What are the risks associated with lending in Africa? How does Mitsubishi balance these risks?
It’s an incremental process for all big banks like ourselves. We only work in sectors that we know well. So if you’ve done energy in South East Asia and Latin America, then adapting to the environment on the continent is not that much of an intellectual leap. It just takes time to understand different countries.
We work very closely with DFIs and other risk mitigation partners to ensure that the risk we take is discreet and manageable over time.
Afreximbank has just raised its first ‘samurai’ loan with MUFG. Why are samurai loans attractive and are you expecting to see more in the future?
It’s the power of Japan’s saving rate. Japan is a remarkable phenomenon in this regard – across a greater diversity of smaller finance institutions all the way up into the northern islands, there’s a lot of money in Japan but it’s also very conservatively orientated.
The ‘samurai market’ has been exciting for many years but mostly for developed markets sovereigns and corporates. The ability of Afreximbank to procure liquidity is incredible. They hit the big markets with regularity and their ability to tap into the Japanese markets, as the first African institution to do so, is very interesting.
The DFIs use the market a lot so it’s exciting that Afrexim should put itself into that same environment. It’s good diversification and frankly, fantastic banking.

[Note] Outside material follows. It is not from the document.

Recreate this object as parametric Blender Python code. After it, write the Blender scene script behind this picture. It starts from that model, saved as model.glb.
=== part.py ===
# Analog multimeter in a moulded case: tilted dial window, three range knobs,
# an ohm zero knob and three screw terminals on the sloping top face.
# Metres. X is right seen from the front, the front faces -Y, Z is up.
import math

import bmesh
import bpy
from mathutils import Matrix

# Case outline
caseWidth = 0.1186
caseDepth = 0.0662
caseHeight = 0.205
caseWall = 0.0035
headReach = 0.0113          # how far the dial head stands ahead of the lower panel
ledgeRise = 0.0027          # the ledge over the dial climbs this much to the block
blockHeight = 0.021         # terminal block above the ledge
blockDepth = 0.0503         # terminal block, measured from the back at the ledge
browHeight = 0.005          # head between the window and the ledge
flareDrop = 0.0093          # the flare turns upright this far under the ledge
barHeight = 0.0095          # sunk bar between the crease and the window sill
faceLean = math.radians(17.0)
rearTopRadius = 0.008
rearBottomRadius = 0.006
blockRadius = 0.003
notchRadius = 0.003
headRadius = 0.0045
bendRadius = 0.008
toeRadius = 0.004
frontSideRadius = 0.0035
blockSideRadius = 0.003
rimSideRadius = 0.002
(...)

What are some of the nuances of Japanese lenders that African banks should understand in order to create the best partnerships?
As people well know, Japanese institutions are relatively formal. It’s not that they’re cautious but they’re extremely price-oriented and therefore they structure their approach to new activities in a very methodical fashion, which translates naturally into longer decision-making times.
But what is invariably true is that once Japanese corporates and their banks make the decision to move, they move with great authority. But it’s part of a process; it reflects a little bit of the high-quality nature of the delivery that Japan provides. It has some of the strongest financial institutions and the best technical products in the world.